After seeing the Corvairamino the other day, I was just thinking about trotting out my shots of a Benzamino. But runningonfumes also just posted this one at the cohort, so I’ll let him go first. This is a W114/115, but since the identifying alpha-numeric code is not on the rear, it’s a guess what’s under the hood. A diesel somehow seems most appropriate.
Since it has the narrow radiator grille, we know it’s one of the earlier versions of that long-running series (1968-1976).
It appears to be a well-made conversion. Now that I see that oversize exhaust, I’m wondering about its power plant. Maybe it has a Banks kit, and makes 650hp?
It seems to have a functional tailgate, which is always a big plus in my book for conversions like this.
The mismatched liscense plates seem to me like a good way to get familiar with every cop in the neighborhood.
I agree about the tailgate, so many conversions lack that feature.
The rear plate is a collector vehicle plate, which you only get one of, so technically it doesn’t need the front plate. That front plate is a “truck” rather than a car plate. The problem with that collector plate besides having restrictions on driving (shows, club meetings, occasional pleasure) it also means that it can’t legally “carry a load”. That’s why I haven’t gotten one for my Scouts as I still use them to carry stuff other than passengers and tow things.
Seems like putting a collector plate on a truck would completely defeat the purpose of having a truck.
In California, a commercial plate is mandatory on any truck with an open bed. Which has come in handy for me a few times when the only available parking space was a loading zone. But I could do without the $252 annual registration bill.
We have it good in kansas, $26 a year with no restrictions on any vehicle over 35 years old. Even farm trucks can get the antique plates.
Years ago we could get by with parking in a loading zone with a “truck” plate, and I knew a couple of people that licesned their cars that way to take advantage of that rule. Unfortunately they closed that loop hole and now you need a “loading” permit that requires an application and proof of the need. .
One plus to our collector and horseless carraige plates is you only have to buy them once.
Is it wrong that I don’t get the whole “___-amino” thing? Most are horribly executed and this just seems like a waste of a perfectly good Benz.
You’re not alone. There are plenty of miscellaneous and mediocre cars from this era that are fair game for people to experiment with. Don’t mess with the classics.
Fegh. It’s a mass-produced car. With almost 2 million built, there’s no particular shortage of them in any condition and configuration if you want one. There’s more than 30 on ebay right now.
I guess this makes me strange but I like the looks of the corvair better. This probably has a lot better function for a couple reasons. Tailgate, as mentioned above and I expect the floor of the bed is lower.
I would take either one.
I like the Corvamino in principle, but the B-pillar area on this one is better resolved. They both suffer from having the shorter doors from the 4-door sedan. I’d prefer to have this one, just for the greater functionality.

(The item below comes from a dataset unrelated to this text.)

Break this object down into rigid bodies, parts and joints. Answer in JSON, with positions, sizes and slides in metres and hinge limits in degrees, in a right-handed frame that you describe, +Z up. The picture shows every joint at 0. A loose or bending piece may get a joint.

So, what’s the perfect donor car for conversion to a pickup? I think I’d go with a 64 Electra/Wildcat coupe:
I agree that would be perfect for making into an -amino.
Light years better than “El Oldsmopile!”
Yikes! O_o At least this “El Cutlass” is more beautiful
Bravo Stephane! I think I’ve found the next resident for my MM dream car garage!

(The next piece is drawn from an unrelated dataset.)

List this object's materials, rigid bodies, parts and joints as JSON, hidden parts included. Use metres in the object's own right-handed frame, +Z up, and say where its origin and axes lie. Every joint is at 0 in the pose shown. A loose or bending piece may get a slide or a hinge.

Years ago I used to regularly see a 68-8 Skymino near where I live now.
Seen a few old Benzs cut down into utes there was a nice one I saw in a wrecking yard in Hobart very well done tailgate n all great car except for the huge smack in the front
So this is what a Subaru Brat looks like when it’s all grown up. Like. Cut-em-up!
Interesting, also some folks made some “El BMW”
Not bad at all, but I could do without the flying-buttress sail panels. The curve looks so out of place on an otherwise angular design.
My favorite example of this type of conversion would be the fellow who did a completely “stock” Edsel Ranchero:
The buttresses probably provide some much-needed structural reinforcement though. And they help keep the cab area from looking too much like a pinhead, by providing a bit of visual mass and easing the transition from cab to bed.
Look again. That car isn’t as “angular” as you think. It’s all gentle curves.
No Banks kit, but Karl Middelhauve (and the original designer Paul Bracq) built a 600-based, turbocharged “El Benzo.”
These – well actually W124, W126, W140 and W210 – are somewhat common in Denmark. There were also quite a few Porsche 928 conversions made – and Camaros. The reason was that there were lower taxes on trucks than vans. A car for personal use is taxed between 120 and 180 percent based on fuel economy. Vans are taxed less and in the nineties trucks even less. Our tax system is not always incredibly brilliant.